A pesquisa foi realizada no Centro de Clínicas Adrelírio Rios Gonçalves, onde funciona o Programa de Tuberculose do Instituto, no período de 2000 a 2006. “Trata-se de um estudo descritivo, com abordagem qualitativa e com apoio de dados quantitativos. Foi feito um roteiro de entrevistas com cinco perguntas semi-estruturadas”, explica Simone. Ela acrescenta que o questionário foi aplicado pela aos pacientes junto com a assinatura do termo de consentimento livre e esclarecido (TCLE), que foi informado antes das entrevistas para respeitar as questões éticas em pesquisa, preservando a privacidade dos entrevistados e a confidencialidade das informações obtidas.


O diferencial da pesquisa são as estratégias educativas traçadas para adesão ao tratamento da tuberculose, definidas a partir das respostas destes pacientes. “O paciente participou do processo educativo, houve o que chamamos de construção e democratização do saber. Hoje na sala de espera estamos fazendo atividades enquanto os pacientes, acompanhados ou não com seus familiares, aguardam o atendimento médico, utilizando uma abordagem construtivista, problematizando as questões relatadas e abrindo espaço para os pacientes falarem. Durante a consulta de adesão e da sala de espera utilizamos como recurso visual e simbólico alguns comprimidos e cápsulas que fazem parte do tratamento da tuberculose, material didático mostrando os pulmões acometidos pela doença com a intenção de tirar as dúvidas e discutir os potenciais problemas decorrentes do abandono de tratamento”, diz Simone, que ratifica que por atenderem pacientes com infecção por tuberculose e HIV é fundamental que o profissional faça educação em saúde para proteger e prevenir o desenvolvimento de doenças e outros agravos à saúde do paciente.


Conheça mais sobre a doença


A tuberculose é uma doença infecciosa causada pelo Mycobacterium tuberculosis e a transmissão pode ocorrer por três formas: inalação de aerossóis que contenham o bacilo, ingestão de alimentos contaminados e por inoculação direta.  A doença é ainda um grave problema de saúde pública no Brasil e tem chamado a atenção de países desenvolvidos, já que o abandono do tratamento da tuberculose favorece o desenvolvimento de bacilos multirresistentes. Isso torna a terapia mais complexa e mais longa com o emprego de um número maior de drogas, e que conseqüentemente aumentam os efeitos adversos e favorecem a falta de estímulo desses indivíduos para levar o tratamento até o fim.

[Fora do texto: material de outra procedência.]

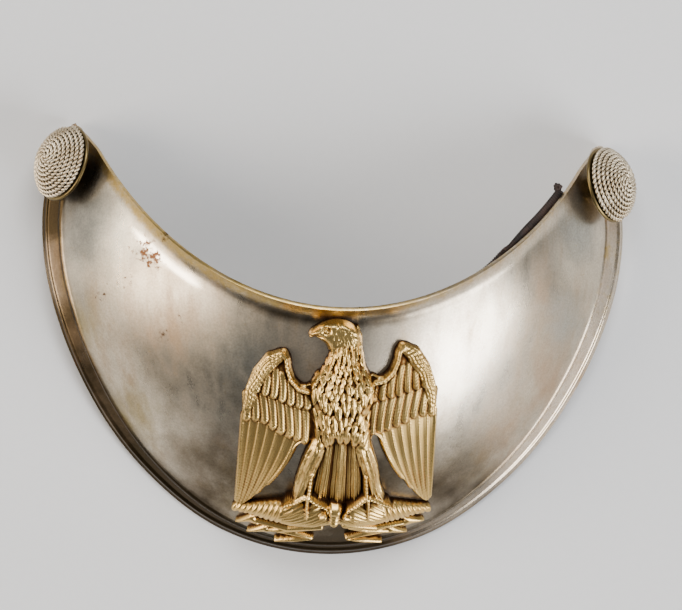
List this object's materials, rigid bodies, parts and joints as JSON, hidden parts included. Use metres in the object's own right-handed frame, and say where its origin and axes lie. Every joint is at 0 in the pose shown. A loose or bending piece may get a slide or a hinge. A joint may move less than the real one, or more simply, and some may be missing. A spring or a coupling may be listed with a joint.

 Colônias de <EM>Mycobacterium tuberculosis</EM> (Foto: Wikipedia)

Colônias de Mycobacterium tuberculosis (Foto: Wikipedia)


A pessoa com tuberculose pode apresentar tosse com ou sem expectoração, emagrecimento, perda de apetite, sintomas mais comuns da doença. Quando tosse pode eliminar no ar milhares de partículas infectantes, pois o bacilo é transmitido por via aérea, que permanece em suspensão, aumentando as chances de uma pessoa se infectar. Normalmente de 15 a 30 dias após o início do tratamento, o paciente deixa de transmitir a doença. Geralmente, os sintomas como tosse crônica, febre, suor noturno, dor no tórax, perda de peso e adinamia (pessoa sem disposição para nada) desaparecem nos primeiros meses de tratamento.


O Instituto de Pesquisa Clínica Evandro Chagas (Ipec) é uma unidade da Fiocruz que presta assistência aos pacientes com doenças infecciosas. O Programa de Tuberculose tem como coordenadora Valéria Cavalcanti Rolla, desde 1999. De acordo com os dados da Vigilância Epidemiológica da unidade, em 2006 foram notificados 103 casos confirmados da doença, em um total no município do Rio de Janeiro de 6.856 casos no mesmo ano.